・「火のみち 上下」乃南アサ/講談社文庫
・「うそうそ」畠中恵/新潮文庫
・「沼地のある森を抜けて」梨木香歩/新潮文庫
・「日暮らし 上中下」宮部みゆき/講談社文庫
・「新ほたる館物語」あさのあつこ/ピュアフル文庫
・「二十四時間」乃南アサ/新潮文庫
・「試験に出るパズル 千葉千波の事件日記」高田崇史/講談社文庫


―だけど、不思議ね。よく、男に生まれたかったって女の子がいうのを聞くけど、私はそんなこと考えたこともなかった。

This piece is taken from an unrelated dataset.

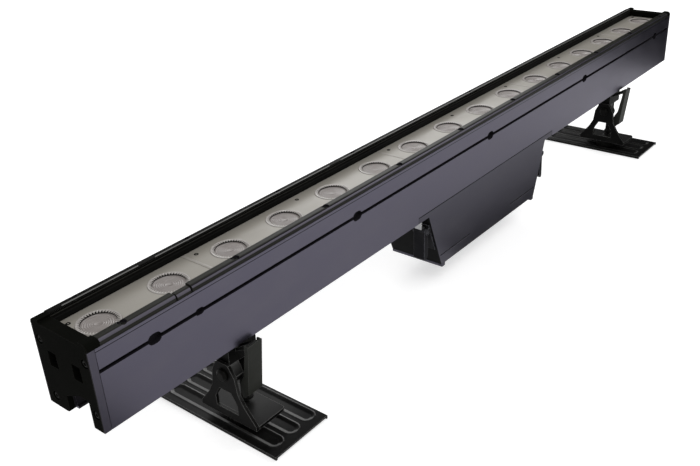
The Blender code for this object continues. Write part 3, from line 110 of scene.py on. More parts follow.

でも、女で良かったとも思わなかった。私は私で、人間。それから、たまたま、性は女。物心ついたときからその条件だったからね。選べるとなったらまた別なのかも知れないけれど。

「沼地のある森を抜けて」 p.261



―訊くけどさ、久美ちゃん、自分って、しっかり、これが自分って、確信できる?普通の人ってそうなの?

「沼地のある森を抜けて」 p.266


けれど、これが人間という生物に生まれて、一通り経る経験のひとつなのなら、若くして死んだ時子叔母にもそういう青春があったわけで、身内としてはほっとする部分もある。生物として問題があるのは、私の方なのかも知れない。